Historical Information for Teachers
While most adults living in the New York City Metropolitan area are familiar with such local commercial airports as LaGuardia, JFK International, and Newark International, many folks are not aware of the fact that Floyd Bennett Field (located on Barren Island in Brooklyn, New York) was originally slated to be the first municipal airport back in June of 1930. Named after Floyd Bennett, the World War I aviator and world explorer who piloted Admiral Richard E. Byrd on his historic flight over the North Pole in 1926 (which earned him the Congressional Medal of Honor), the Barren Island site which is located at the south eastern part of Brooklyn, was chosen as an ideal location for the early airport due to its proximity to both Manhattan and easy accessibility to the Atlantic Ocean.3
Starting in 1928, New York City and its Mayor, James (Jimmy) Walker pushed to get Barren Island transformed into a municipal airport. Although public air travel was a financial plus, it was really the quest to secure a lucrative mail contract from the U.S. Postal Service that became the key motivating point to develop a commercial airport. Over one million dollars was spent over the next three years which included filling up Jamaica Bay with sand so that Barren Island would be connected to the surrounding islands creating more of a peninsula affect, and raising the ground 16 feet above the high tide level.4 In addition, Flatbush Avenue was extended passed Avenue U all the way to shoreline (which today is the site of the Marine Parkway Bridge, (which was renamed the Marine Parkway-Gil Hodges Bridge in 1978, after the great Brooklyn Dodger Baseball Hall of Famer). 5
Floyd Bennett Field was completed in 1930, and consisted of an air terminal building capped with a flight tower, two perpendicular cemented runways, with an underground tunnel from the terminal to the taxi runway, eight hangars north of the tower running parallel to Flatbush Avenue, and a public parking area. The terminal included “a barbershop, weather room, pilot’s lounge, passenger lounge, and restaurant,”6 all in a modern art deco design which was very popular at that time.
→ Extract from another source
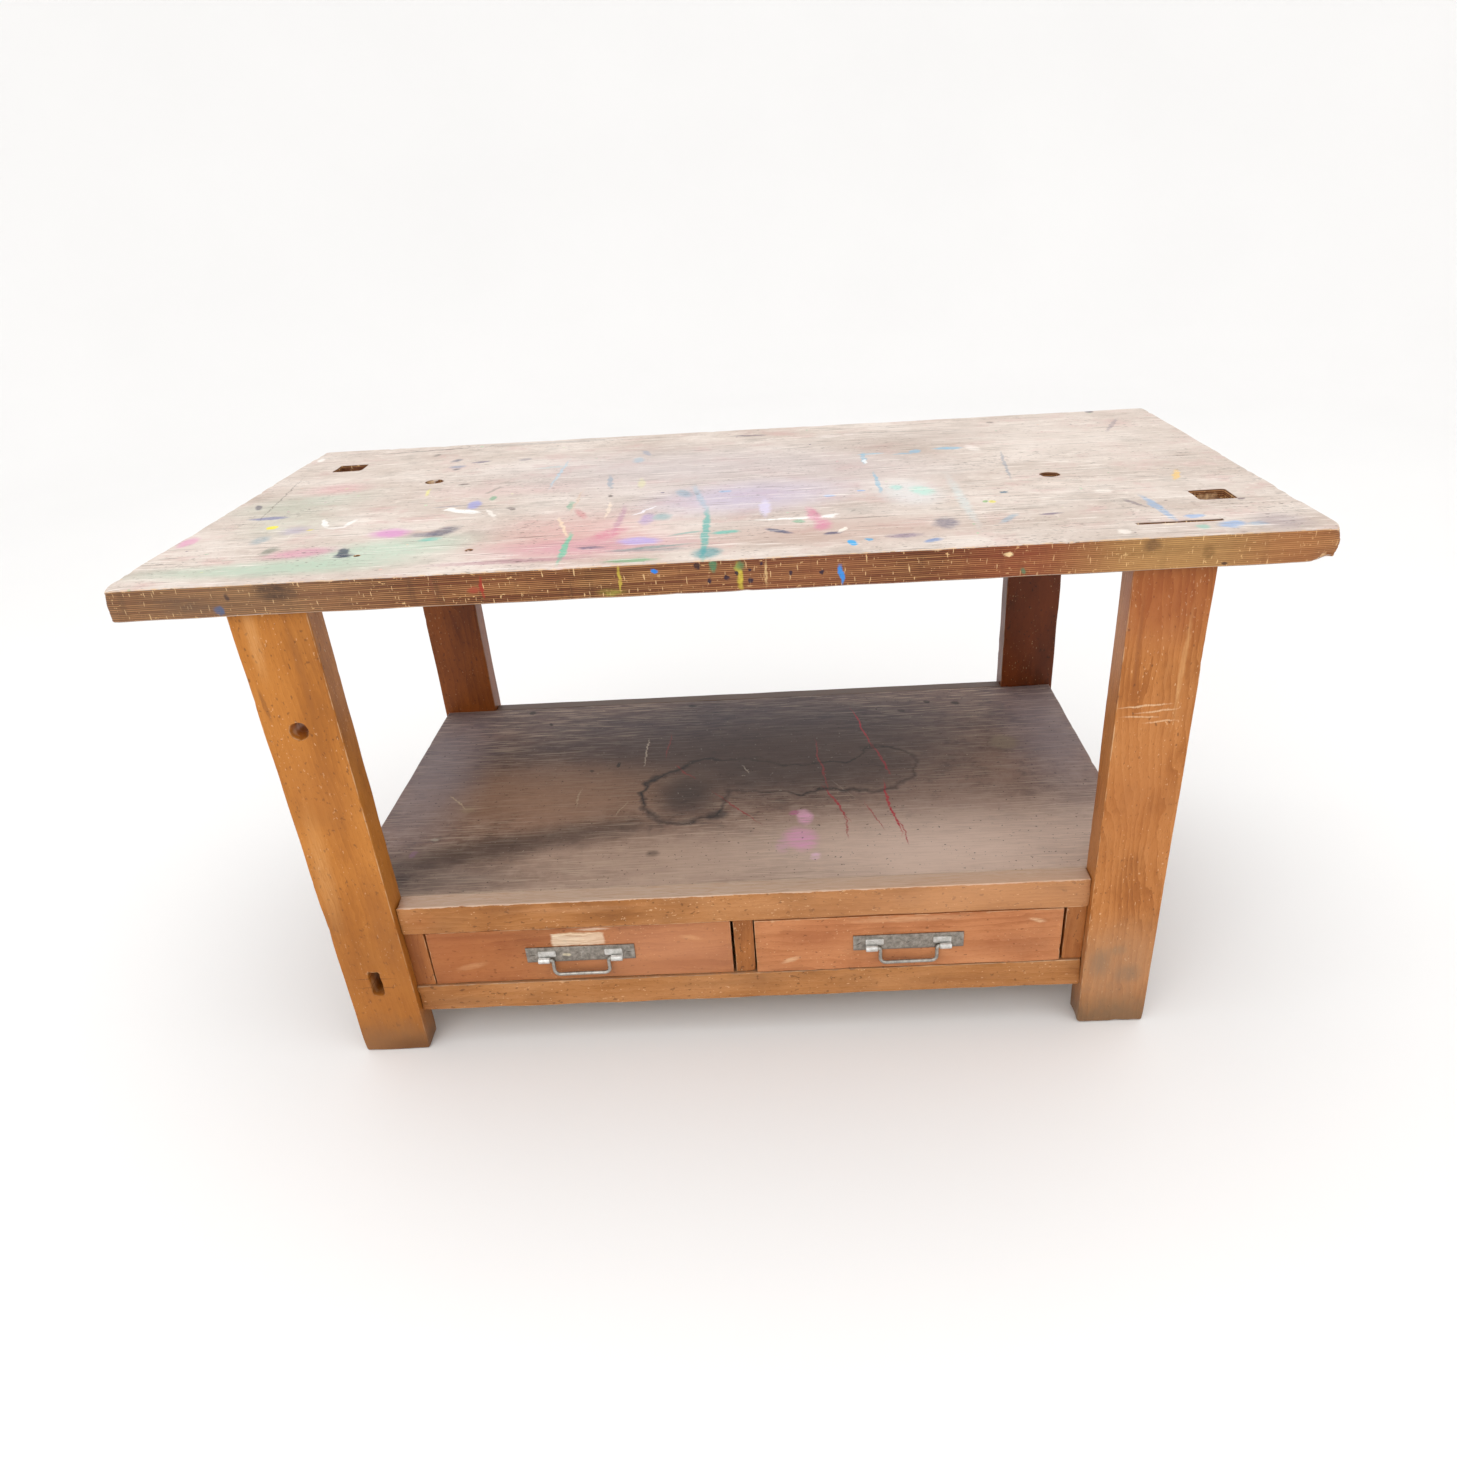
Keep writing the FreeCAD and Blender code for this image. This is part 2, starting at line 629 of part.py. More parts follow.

“When it was completed, the municipal airport had a sophisticated lighting system for night landings, exceptional runways, and good maintenance and administration facilities. It received an “A1A” rating from the Commerce Department. New York had one of the finest facilities of its kind in the country.”7
Failure to secure the mail contract in 1935 put an end to Mayor LaGuardia’s dream of Floyd Bennett Field becoming a profitable and successful airport for the City of New York. With the construction of the Paluski Skyway leading to the newly built Holland Tunnel, made Newark the choice airport with a direct route to mid-Manhattan.8 Even with the idea of adding a seaplane port, the transporting of mail in an efficient time frame was not as direct as transporting it from Newark. By 1936, the plans for LaGuardia airfield in northern Queens made it an ideal spot for the city’s new municipal airport. By the end of the decade, the usefulness of Floyd Bennett Field as a major municipal airport was gone, as the United States Navy became interested in utilizing it as a first line of defense against Floyd Bennett Field/ possible invasion during wartime.
Although Floyd Bennett Field did not become the commercial success that it had been designed for during the 1930’s, it still became one of the more popular airfields in the nation, hosting some of the greatest flyers of the “Golden Age of Aviation” on their way to setting some very impressive speed and air travel records. Some of the flyers that will be cited in the lesson will be Emily Earhart, Jacqueline Cochran, Howard Hughes, Wiley Post, Douglas “Wrong Way” Corrigan, Roscoe Turner, General Italo Balbo, Laura Ingalls, and Major James Doolittle. 9
Mini Lesson: Background information for Students (10 minutes—do a brief power point lesson)
If you were planning a trip tomorrow from New York City, New York to Los Angeles California which metropolitan (city) airport would you most likely leave from? If you answered LaGuardia in Queens, JFK International also in Queens, or Newark International in New Jersey, you would be absolutely correct. If you had planned this trip in 1930, during the “Glory Days” of early aviation, you might have left from Floyd Bennett Field in the south east end of Brooklyn where Flatbush Avenue ends and where the Marine Parkway-Gil Hodges Bridge begins as a main entrance to Rockaway and Jacob Riis Beaches.
What many people do not know is that before LaGuardia and JFK International airports were ever planned and Newark International was in its infancy, Floyd Bennett Field was already the first metropolitan airport used for commercial travel.